_Recorded data:_
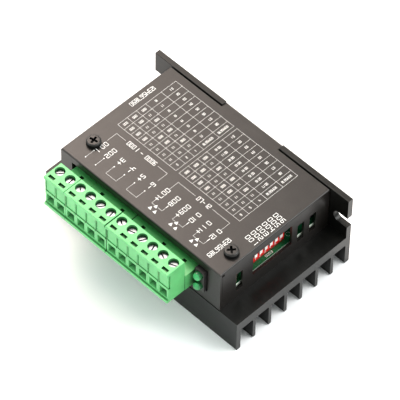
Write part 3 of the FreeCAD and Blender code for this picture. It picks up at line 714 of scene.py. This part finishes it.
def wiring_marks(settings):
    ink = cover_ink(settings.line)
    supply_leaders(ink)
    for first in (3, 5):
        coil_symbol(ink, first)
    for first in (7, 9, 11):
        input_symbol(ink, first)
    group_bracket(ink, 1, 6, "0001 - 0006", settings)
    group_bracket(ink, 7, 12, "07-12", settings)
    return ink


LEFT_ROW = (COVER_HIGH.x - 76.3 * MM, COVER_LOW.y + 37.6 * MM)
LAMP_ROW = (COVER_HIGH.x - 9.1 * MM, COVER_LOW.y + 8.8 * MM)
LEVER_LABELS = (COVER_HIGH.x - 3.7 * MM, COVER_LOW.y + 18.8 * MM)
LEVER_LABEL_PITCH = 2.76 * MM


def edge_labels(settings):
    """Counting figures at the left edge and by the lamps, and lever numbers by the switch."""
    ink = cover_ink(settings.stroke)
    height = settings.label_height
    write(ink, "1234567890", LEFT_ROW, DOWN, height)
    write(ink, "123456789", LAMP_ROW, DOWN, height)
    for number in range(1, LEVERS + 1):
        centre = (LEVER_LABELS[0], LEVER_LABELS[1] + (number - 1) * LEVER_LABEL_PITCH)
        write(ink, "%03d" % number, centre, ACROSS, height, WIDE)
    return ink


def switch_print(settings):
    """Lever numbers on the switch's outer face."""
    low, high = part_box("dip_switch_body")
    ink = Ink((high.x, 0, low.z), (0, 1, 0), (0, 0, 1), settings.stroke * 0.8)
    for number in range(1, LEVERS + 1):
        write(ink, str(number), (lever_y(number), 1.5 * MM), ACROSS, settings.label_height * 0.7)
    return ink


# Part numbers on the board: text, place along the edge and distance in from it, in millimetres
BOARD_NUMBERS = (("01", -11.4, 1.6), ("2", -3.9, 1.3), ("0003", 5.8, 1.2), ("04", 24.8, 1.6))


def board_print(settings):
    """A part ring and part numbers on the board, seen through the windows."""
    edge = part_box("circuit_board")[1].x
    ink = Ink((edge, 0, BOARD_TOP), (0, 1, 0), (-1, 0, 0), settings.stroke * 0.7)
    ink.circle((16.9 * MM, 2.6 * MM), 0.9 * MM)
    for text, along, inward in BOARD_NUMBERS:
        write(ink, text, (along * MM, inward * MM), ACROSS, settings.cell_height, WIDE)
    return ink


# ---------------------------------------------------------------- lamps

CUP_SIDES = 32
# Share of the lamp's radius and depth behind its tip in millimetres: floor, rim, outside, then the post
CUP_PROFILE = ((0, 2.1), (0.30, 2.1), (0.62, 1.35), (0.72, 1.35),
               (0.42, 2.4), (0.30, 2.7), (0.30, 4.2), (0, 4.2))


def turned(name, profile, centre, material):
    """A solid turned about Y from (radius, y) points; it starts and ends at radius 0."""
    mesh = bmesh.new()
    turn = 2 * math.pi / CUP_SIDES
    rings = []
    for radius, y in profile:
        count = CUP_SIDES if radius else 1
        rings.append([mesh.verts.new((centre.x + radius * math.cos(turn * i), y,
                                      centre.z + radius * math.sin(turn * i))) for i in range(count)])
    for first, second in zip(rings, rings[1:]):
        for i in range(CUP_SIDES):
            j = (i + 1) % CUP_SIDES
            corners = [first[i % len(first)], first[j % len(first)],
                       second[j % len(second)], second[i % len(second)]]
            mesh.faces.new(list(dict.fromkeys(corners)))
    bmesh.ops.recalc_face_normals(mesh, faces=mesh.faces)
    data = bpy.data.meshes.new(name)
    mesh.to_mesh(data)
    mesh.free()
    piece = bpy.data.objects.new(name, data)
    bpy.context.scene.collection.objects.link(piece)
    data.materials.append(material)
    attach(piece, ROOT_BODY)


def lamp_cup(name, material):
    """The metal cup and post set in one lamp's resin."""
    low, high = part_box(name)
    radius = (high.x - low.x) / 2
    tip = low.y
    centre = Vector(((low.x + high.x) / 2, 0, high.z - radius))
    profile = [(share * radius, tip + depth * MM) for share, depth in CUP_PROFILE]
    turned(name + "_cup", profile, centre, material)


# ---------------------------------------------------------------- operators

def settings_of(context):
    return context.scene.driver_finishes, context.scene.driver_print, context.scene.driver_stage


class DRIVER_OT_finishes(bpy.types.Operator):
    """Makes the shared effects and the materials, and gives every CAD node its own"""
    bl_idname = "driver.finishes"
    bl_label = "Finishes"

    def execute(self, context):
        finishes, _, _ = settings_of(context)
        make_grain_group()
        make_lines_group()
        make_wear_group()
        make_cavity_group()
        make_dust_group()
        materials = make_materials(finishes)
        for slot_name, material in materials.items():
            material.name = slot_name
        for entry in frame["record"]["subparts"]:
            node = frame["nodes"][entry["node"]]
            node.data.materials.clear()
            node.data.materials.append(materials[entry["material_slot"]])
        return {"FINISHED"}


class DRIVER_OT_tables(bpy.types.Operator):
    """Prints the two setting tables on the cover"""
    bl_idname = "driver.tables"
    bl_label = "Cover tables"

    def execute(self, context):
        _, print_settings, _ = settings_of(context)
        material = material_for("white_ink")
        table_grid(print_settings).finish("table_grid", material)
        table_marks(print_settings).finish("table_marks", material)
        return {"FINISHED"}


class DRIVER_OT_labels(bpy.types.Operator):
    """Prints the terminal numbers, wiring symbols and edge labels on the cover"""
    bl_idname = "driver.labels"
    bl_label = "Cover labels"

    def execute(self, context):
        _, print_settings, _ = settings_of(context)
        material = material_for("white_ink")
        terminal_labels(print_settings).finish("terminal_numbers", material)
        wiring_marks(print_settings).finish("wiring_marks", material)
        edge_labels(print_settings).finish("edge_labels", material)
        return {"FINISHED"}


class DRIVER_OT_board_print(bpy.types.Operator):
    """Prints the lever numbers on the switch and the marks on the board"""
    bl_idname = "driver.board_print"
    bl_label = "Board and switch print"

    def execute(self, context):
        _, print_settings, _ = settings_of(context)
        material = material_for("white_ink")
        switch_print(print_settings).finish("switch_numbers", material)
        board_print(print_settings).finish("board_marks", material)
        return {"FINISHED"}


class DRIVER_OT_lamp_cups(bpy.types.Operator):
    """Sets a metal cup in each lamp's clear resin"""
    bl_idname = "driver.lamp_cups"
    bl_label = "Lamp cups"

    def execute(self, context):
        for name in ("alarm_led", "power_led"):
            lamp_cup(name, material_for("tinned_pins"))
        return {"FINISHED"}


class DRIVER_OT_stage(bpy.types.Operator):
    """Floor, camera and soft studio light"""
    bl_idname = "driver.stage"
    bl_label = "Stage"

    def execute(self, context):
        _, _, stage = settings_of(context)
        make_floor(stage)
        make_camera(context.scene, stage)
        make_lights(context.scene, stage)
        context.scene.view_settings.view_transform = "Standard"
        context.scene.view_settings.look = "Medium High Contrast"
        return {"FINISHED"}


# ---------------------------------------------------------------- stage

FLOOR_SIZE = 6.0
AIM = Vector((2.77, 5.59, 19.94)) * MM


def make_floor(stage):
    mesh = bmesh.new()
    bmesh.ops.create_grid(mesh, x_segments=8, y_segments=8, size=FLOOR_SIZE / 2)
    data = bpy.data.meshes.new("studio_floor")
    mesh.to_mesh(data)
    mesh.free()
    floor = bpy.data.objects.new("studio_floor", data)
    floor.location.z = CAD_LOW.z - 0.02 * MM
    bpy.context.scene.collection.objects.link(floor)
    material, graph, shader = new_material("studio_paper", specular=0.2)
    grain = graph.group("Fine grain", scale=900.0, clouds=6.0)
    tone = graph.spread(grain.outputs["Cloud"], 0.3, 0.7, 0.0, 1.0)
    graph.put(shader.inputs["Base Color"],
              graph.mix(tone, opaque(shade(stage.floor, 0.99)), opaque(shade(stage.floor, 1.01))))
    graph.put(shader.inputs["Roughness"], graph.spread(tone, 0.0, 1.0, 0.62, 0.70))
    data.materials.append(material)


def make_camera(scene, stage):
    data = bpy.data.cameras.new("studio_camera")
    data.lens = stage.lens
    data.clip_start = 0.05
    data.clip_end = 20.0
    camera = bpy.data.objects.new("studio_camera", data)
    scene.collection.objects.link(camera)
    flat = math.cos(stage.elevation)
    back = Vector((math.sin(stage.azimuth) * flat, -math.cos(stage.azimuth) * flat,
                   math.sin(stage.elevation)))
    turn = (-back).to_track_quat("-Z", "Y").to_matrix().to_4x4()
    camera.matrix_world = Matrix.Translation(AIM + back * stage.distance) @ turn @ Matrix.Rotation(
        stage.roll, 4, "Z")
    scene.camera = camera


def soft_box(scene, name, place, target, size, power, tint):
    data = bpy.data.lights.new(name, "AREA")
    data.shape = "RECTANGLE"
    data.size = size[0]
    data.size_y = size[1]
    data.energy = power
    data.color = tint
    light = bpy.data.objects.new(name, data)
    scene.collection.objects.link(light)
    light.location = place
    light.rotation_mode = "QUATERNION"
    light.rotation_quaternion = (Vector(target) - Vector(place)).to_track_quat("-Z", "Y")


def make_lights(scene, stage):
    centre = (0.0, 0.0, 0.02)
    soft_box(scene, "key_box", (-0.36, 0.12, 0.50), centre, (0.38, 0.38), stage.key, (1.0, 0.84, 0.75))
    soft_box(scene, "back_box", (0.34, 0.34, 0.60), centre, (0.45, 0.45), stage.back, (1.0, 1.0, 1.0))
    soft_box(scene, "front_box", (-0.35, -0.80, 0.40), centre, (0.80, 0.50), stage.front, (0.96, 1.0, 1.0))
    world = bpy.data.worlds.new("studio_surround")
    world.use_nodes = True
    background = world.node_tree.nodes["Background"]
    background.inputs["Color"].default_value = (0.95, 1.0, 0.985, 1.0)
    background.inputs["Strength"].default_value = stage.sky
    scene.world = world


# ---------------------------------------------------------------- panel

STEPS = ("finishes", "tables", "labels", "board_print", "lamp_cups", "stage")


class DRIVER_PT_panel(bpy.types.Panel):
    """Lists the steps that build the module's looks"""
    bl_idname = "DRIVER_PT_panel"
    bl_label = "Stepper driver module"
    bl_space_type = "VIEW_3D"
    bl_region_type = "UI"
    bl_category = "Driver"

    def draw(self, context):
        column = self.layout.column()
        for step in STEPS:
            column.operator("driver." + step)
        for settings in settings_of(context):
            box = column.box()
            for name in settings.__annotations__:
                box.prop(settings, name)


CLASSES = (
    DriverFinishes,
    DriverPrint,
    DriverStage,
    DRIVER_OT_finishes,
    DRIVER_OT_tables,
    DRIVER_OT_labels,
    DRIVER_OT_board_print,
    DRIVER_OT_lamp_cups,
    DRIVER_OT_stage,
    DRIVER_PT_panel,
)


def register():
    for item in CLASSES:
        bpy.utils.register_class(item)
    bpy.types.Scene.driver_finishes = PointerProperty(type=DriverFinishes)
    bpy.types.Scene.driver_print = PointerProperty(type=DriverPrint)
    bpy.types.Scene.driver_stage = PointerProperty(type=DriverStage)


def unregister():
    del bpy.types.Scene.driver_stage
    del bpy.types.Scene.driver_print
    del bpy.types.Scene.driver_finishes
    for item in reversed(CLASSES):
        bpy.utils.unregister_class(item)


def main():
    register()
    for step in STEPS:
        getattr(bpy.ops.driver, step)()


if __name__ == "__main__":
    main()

_Written task:_ Exactly as written, please reproduce the lines from the first line of the data to the line containing "LEVER_LABEL_PITCH = 2.76 * MM", inclusive, and nothing else.

_Output of the exercise:_
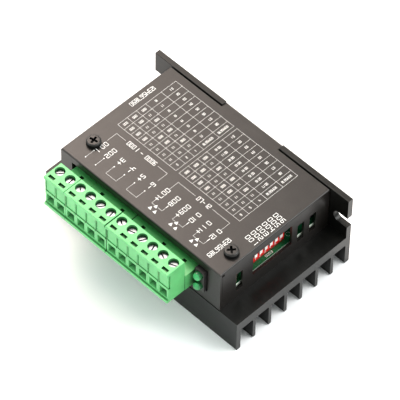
Write part 3 of the FreeCAD and Blender code for this picture. It picks up at line 714 of scene.py. This part finishes it.
def wiring_marks(settings):
    ink = cover_ink(settings.line)
    supply_leaders(ink)
    for first in (3, 5):
        coil_symbol(ink, first)
    for first in (7, 9, 11):
        input_symbol(ink, first)
    group_bracket(ink, 1, 6, "0001 - 0006", settings)
    group_bracket(ink, 7, 12, "07-12", settings)
    return ink


LEFT_ROW = (COVER_HIGH.x - 76.3 * MM, COVER_LOW.y + 37.6 * MM)
LAMP_ROW = (COVER_HIGH.x - 9.1 * MM, COVER_LOW.y + 8.8 * MM)
LEVER_LABELS = (COVER_HIGH.x - 3.7 * MM, COVER_LOW.y + 18.8 * MM)
LEVER_LABEL_PITCH = 2.76 * MM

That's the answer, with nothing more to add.